Provided records:
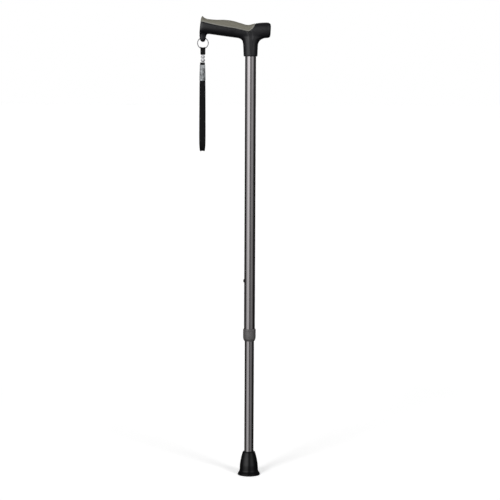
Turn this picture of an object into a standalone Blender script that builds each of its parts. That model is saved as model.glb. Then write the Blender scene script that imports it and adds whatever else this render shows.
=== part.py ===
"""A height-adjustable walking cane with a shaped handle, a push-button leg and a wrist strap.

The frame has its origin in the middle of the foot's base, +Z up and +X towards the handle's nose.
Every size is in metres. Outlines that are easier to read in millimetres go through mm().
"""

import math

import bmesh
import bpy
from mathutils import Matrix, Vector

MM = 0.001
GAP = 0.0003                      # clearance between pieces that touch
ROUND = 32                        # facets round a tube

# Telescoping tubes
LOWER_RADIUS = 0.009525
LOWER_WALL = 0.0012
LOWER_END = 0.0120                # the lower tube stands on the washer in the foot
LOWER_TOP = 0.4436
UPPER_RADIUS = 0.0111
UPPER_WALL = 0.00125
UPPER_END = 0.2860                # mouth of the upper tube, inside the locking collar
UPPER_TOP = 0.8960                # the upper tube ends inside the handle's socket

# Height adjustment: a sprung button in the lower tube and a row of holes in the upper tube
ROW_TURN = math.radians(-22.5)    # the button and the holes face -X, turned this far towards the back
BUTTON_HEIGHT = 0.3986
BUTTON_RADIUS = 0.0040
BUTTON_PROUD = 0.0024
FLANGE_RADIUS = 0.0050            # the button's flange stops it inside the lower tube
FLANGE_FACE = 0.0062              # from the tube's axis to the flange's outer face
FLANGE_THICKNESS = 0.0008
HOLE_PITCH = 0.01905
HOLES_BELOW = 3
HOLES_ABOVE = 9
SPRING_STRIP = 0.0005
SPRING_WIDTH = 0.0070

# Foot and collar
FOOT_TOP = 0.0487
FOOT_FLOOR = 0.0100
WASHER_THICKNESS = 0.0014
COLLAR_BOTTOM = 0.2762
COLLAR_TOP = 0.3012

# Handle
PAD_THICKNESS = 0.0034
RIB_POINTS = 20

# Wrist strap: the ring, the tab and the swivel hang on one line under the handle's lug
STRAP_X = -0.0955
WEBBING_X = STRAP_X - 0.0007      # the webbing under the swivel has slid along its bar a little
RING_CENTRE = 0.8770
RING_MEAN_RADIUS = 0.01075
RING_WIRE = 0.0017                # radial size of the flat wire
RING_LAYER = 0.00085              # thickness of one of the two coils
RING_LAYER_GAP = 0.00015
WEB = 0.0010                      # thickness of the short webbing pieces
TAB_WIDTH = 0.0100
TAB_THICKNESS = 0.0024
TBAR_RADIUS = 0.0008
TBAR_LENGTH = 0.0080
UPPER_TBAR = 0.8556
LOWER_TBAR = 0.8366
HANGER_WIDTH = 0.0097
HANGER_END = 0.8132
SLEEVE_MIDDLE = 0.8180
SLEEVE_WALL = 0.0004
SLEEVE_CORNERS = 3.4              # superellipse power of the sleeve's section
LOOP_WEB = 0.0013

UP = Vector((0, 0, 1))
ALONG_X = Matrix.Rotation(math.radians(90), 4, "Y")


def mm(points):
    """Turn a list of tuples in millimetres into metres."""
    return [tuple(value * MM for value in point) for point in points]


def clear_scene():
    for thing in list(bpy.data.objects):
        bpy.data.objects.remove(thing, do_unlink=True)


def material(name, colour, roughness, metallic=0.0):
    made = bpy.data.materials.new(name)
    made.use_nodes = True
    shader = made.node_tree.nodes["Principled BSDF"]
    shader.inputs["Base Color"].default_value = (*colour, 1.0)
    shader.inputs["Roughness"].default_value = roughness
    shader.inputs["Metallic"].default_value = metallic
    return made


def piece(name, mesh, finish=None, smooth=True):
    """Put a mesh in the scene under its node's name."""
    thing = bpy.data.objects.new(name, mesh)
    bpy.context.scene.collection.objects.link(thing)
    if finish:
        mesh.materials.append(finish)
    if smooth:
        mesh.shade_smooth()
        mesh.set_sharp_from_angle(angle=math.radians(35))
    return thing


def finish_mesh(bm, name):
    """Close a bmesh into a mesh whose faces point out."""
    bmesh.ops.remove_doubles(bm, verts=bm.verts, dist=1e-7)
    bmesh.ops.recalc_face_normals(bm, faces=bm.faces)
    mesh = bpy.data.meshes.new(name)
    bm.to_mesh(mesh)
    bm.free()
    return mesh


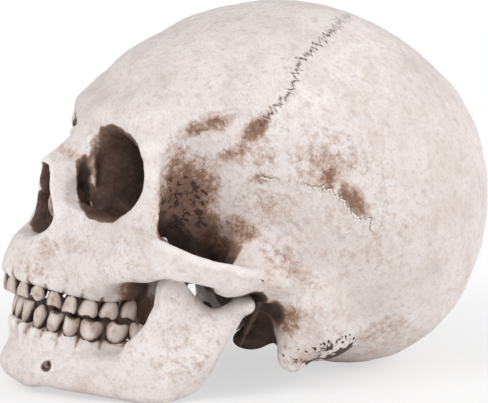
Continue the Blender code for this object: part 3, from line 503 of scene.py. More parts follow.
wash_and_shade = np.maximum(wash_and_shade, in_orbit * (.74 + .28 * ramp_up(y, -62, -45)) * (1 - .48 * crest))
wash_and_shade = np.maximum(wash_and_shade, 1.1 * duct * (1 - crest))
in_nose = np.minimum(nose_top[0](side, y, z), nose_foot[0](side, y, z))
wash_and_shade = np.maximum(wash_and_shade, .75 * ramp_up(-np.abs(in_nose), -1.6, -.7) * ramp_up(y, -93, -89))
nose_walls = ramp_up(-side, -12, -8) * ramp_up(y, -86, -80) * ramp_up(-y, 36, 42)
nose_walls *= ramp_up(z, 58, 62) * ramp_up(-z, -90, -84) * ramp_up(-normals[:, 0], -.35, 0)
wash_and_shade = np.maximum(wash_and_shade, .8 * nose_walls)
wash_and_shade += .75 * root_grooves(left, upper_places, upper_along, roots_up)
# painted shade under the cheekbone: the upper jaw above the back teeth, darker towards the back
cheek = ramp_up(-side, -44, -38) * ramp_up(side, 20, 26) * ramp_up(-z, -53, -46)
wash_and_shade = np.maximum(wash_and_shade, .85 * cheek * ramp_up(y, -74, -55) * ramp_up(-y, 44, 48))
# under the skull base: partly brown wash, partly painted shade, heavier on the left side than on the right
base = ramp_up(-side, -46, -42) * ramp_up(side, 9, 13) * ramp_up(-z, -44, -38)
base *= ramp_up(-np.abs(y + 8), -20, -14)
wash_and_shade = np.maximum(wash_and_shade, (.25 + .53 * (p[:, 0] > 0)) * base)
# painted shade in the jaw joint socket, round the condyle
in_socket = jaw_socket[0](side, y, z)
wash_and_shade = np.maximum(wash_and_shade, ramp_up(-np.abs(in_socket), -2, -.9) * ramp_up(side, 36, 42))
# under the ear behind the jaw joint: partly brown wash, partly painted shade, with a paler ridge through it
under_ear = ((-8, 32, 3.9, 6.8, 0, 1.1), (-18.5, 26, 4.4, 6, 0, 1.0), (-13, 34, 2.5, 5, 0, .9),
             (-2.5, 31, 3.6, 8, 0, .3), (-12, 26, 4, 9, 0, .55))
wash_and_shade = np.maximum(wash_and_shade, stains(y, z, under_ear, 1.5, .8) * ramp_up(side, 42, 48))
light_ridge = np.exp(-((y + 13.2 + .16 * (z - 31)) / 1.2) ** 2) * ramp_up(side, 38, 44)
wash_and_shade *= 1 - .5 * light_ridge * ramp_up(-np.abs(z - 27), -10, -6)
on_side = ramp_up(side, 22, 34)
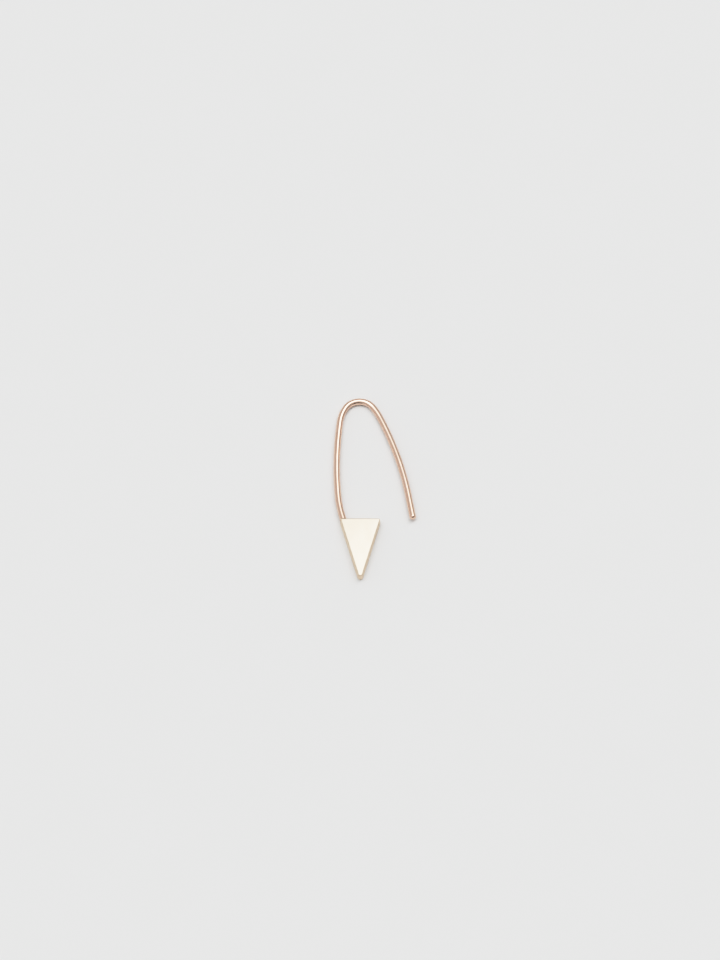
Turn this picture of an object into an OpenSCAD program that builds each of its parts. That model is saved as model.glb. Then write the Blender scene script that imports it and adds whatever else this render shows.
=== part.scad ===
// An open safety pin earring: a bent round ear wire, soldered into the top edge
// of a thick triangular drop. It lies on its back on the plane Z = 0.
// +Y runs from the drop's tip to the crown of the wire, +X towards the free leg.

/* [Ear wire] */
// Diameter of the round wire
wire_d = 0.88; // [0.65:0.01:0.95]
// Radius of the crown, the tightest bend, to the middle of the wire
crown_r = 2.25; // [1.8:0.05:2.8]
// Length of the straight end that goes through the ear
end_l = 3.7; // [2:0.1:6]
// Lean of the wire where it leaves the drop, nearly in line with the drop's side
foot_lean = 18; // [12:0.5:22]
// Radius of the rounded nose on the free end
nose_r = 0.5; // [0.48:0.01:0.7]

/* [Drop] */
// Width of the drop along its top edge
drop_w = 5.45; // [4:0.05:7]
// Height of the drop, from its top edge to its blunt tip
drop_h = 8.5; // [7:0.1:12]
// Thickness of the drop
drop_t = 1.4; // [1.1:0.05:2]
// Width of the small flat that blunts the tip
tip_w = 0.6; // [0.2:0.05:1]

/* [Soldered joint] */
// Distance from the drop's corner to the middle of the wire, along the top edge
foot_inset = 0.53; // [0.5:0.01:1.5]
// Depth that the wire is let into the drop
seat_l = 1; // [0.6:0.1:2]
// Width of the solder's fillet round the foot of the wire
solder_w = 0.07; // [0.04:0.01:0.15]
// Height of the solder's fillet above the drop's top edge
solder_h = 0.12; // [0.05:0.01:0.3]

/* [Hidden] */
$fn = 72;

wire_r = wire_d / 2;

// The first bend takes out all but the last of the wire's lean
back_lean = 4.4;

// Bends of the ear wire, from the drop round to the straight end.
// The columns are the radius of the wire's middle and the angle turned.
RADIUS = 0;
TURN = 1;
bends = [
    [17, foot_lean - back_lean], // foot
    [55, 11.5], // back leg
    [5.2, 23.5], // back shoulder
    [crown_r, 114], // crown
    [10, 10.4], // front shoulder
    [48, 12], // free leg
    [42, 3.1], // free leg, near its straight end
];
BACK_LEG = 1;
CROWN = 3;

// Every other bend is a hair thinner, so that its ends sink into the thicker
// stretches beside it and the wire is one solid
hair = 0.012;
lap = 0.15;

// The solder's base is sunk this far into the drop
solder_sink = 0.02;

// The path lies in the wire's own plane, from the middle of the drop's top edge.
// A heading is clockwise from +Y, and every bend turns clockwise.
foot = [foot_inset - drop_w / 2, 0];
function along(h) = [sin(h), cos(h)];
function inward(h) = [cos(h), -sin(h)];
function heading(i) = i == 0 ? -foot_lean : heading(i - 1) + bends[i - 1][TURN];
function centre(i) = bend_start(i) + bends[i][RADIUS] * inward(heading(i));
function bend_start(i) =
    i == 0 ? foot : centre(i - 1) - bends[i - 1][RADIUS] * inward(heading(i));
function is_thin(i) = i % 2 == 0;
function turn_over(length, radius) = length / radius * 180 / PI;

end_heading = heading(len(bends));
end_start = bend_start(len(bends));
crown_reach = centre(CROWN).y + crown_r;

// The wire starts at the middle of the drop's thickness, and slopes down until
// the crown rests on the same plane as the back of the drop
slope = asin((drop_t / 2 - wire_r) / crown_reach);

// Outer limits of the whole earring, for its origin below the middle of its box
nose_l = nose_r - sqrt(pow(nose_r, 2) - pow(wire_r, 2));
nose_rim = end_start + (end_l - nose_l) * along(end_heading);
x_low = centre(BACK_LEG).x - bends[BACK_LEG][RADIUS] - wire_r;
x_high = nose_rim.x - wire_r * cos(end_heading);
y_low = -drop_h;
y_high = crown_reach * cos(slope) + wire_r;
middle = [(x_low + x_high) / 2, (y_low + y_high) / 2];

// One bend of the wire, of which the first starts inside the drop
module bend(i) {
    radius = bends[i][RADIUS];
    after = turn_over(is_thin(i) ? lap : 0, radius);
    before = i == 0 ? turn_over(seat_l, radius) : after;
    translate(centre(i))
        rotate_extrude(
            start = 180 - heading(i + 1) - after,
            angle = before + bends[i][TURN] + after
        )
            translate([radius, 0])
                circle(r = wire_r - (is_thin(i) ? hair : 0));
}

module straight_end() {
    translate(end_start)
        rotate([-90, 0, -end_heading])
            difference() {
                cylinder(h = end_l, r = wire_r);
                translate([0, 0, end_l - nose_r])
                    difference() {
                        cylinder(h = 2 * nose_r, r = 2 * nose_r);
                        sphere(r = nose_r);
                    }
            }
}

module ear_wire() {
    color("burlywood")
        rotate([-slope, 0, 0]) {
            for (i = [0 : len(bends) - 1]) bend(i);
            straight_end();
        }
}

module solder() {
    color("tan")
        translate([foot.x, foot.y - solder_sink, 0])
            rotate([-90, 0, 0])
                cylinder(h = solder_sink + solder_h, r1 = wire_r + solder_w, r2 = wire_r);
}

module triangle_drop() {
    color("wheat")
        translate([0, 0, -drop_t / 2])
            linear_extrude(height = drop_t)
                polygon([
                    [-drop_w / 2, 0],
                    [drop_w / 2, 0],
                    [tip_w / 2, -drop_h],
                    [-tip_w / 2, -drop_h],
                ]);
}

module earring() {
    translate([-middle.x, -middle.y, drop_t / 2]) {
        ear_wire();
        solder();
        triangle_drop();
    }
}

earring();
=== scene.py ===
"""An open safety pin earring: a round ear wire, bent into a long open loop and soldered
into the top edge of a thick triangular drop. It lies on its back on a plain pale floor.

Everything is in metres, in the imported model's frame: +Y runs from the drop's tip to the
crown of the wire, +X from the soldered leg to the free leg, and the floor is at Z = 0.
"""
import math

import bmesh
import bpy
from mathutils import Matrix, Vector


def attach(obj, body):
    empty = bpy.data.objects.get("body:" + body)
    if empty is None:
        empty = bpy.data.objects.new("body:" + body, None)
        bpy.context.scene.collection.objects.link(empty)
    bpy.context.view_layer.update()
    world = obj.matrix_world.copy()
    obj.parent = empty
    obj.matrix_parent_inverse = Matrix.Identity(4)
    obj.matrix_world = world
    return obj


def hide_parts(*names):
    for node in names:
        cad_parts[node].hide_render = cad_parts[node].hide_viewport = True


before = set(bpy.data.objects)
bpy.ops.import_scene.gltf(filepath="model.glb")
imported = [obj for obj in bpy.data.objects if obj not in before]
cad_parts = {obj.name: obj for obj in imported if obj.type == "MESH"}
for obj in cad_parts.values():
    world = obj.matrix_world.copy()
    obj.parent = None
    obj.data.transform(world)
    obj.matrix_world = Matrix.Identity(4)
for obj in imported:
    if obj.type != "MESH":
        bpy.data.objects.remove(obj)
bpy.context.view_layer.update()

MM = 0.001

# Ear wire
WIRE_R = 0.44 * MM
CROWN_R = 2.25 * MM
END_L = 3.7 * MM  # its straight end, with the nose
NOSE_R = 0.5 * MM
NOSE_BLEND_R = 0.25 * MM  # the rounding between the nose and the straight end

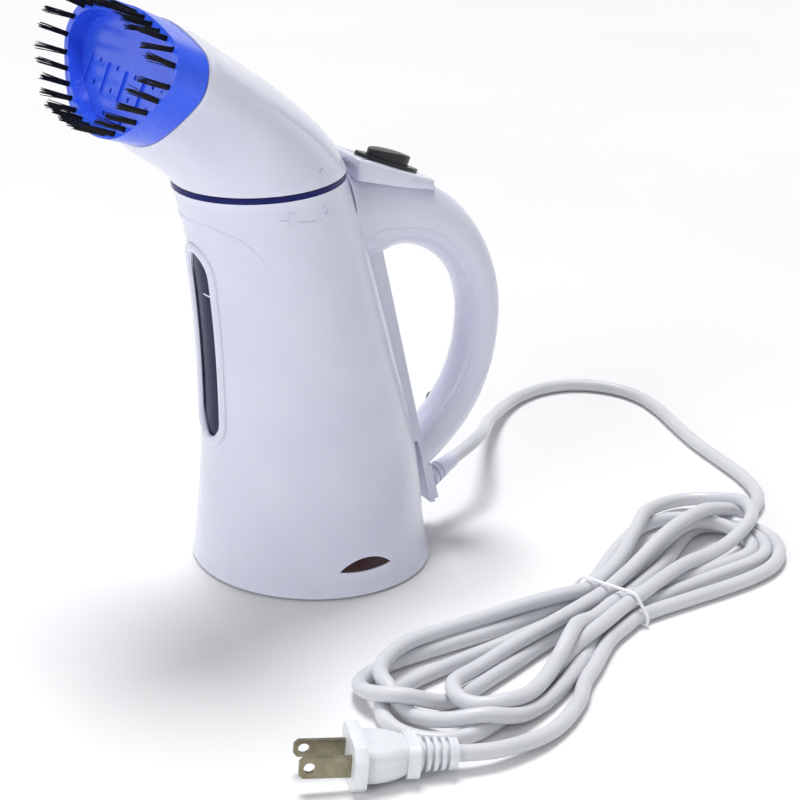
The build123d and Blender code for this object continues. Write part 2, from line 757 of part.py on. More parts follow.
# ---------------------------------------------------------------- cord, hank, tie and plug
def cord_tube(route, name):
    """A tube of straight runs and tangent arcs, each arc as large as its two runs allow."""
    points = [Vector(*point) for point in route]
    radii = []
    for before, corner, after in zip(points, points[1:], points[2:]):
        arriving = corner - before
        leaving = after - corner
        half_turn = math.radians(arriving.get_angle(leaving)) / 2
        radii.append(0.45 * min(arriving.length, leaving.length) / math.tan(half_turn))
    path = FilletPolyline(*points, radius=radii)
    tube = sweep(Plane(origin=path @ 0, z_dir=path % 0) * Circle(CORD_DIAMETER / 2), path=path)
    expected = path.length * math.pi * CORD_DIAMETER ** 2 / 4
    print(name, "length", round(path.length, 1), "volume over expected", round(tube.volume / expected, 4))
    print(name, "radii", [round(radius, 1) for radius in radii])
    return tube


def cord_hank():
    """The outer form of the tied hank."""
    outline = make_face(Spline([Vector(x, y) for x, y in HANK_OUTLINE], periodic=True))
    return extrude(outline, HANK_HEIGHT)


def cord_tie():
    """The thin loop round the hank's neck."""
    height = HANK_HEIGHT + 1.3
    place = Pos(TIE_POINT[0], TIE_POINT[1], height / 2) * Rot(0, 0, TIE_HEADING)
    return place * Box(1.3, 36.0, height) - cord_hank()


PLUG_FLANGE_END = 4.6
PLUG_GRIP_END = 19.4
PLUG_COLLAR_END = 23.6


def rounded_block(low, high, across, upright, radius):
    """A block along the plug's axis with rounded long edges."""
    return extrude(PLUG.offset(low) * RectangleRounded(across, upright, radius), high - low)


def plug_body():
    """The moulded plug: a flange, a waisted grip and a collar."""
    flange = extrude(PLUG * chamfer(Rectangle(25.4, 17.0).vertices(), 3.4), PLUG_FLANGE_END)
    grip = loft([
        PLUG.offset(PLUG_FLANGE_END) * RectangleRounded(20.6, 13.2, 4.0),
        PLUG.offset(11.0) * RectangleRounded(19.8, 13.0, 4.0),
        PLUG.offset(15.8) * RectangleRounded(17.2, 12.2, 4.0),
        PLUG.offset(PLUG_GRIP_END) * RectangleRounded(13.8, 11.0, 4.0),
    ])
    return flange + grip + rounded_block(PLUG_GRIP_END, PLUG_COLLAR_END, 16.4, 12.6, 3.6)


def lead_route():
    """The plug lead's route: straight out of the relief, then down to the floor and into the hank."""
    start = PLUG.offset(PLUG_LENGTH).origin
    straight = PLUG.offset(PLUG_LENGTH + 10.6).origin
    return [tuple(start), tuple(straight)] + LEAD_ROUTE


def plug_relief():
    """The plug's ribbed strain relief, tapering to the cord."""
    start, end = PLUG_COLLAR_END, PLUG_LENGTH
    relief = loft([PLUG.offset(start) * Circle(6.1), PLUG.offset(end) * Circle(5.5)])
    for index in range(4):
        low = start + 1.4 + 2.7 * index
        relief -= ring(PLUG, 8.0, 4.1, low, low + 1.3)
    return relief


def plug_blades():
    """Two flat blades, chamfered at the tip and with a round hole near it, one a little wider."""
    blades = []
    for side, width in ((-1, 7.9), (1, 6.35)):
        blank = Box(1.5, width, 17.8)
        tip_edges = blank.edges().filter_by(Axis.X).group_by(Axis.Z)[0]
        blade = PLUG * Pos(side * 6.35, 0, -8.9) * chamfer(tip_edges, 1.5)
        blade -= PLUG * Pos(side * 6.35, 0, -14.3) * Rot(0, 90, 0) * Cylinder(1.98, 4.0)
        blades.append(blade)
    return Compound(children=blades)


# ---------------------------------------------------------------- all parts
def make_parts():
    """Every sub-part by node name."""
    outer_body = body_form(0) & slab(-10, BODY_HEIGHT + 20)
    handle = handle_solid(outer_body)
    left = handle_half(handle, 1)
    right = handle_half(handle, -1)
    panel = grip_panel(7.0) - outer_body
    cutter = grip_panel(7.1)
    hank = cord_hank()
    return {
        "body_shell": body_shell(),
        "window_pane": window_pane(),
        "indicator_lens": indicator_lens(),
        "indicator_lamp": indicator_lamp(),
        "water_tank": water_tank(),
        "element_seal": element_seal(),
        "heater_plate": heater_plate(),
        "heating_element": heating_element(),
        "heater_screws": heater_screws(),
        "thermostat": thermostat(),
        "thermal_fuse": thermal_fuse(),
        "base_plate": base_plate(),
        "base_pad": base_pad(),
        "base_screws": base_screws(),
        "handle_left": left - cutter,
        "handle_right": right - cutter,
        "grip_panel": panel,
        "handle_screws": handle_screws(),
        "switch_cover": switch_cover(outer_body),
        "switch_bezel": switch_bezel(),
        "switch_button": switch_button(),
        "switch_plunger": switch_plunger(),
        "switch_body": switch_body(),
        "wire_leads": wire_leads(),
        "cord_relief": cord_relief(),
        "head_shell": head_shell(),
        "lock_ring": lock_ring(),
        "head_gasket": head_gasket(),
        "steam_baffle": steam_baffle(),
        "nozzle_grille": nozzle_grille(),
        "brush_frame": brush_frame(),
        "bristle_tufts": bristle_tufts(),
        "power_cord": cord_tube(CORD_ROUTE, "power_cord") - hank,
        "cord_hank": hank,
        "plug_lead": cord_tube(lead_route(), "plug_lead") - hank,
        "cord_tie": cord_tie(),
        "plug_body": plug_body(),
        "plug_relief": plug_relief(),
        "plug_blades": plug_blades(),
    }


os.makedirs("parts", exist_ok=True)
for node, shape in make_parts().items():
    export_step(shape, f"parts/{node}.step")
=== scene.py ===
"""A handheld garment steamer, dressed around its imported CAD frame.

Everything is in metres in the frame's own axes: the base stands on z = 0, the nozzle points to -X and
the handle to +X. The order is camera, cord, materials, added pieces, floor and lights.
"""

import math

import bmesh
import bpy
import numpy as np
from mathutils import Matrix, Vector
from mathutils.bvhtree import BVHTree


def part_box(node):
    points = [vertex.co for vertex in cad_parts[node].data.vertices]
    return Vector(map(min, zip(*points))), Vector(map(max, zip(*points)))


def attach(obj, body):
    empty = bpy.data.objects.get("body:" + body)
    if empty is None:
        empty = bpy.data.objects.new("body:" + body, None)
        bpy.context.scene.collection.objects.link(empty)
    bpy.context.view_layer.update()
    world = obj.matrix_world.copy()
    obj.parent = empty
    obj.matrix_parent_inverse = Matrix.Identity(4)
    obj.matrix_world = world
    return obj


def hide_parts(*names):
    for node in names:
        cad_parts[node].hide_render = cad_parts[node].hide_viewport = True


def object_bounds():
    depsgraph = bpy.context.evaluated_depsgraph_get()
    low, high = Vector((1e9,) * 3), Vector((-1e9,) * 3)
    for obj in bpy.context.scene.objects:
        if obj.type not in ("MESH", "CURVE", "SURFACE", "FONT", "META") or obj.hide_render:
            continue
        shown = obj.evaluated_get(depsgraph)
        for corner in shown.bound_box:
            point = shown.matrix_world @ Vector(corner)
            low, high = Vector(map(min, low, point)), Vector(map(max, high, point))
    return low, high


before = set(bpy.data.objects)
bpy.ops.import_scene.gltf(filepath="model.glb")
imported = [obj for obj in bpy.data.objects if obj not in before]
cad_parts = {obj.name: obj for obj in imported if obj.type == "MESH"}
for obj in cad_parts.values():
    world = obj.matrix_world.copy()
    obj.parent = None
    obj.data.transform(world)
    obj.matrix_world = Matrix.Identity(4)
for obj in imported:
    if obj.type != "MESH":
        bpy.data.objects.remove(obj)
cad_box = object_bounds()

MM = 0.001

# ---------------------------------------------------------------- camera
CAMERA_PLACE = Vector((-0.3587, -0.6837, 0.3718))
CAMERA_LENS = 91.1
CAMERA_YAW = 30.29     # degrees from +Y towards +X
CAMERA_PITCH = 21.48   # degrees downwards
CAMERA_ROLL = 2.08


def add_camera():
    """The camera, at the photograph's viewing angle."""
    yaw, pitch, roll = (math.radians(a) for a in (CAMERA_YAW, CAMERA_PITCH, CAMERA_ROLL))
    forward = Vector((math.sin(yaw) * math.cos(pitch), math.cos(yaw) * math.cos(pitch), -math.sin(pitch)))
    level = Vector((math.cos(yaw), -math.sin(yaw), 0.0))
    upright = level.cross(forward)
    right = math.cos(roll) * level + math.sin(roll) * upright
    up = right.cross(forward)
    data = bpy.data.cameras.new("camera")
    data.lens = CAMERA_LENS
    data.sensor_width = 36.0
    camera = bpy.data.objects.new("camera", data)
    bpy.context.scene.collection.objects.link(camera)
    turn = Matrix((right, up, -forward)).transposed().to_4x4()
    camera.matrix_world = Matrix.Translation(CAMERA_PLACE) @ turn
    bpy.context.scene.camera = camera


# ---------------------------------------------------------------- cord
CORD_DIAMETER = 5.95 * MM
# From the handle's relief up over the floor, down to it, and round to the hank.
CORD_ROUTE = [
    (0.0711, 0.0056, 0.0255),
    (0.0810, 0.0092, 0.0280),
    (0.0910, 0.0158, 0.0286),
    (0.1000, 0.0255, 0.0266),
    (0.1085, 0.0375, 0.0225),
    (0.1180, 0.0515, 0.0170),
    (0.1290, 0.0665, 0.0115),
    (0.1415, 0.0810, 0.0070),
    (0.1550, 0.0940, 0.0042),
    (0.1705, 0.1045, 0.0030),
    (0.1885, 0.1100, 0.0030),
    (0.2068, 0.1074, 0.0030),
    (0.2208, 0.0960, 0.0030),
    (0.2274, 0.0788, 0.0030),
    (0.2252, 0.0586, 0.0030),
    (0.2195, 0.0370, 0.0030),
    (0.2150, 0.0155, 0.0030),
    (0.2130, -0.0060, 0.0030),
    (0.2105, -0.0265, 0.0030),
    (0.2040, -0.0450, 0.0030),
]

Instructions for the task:
Copy out only the lines running from the beginning of the data to the line with "round a tube", both ends included.

Exercise response:
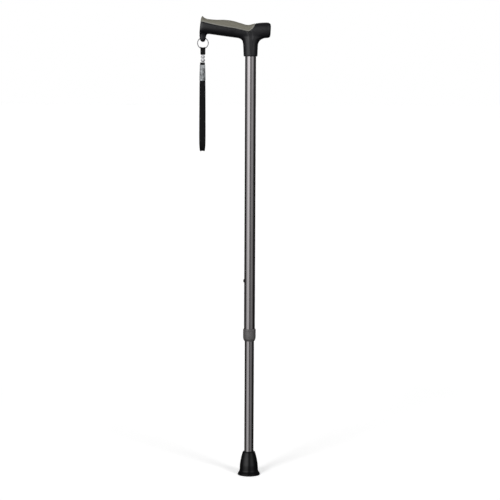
Turn this picture of an object into a standalone Blender script that builds each of its parts. That model is saved as model.glb. Then write the Blender scene script that imports it and adds whatever else this render shows.
=== part.py ===
"""A height-adjustable walking cane with a shaped handle, a push-button leg and a wrist strap.

The frame has its origin in the middle of the foot's base, +Z up and +X towards the handle's nose.
Every size is in metres. Outlines that are easier to read in millimetres go through mm().
"""

import math

import bmesh
import bpy
from mathutils import Matrix, Vector

MM = 0.001
GAP = 0.0003                      # clearance between pieces that touch
ROUND = 32                        # facets round a tube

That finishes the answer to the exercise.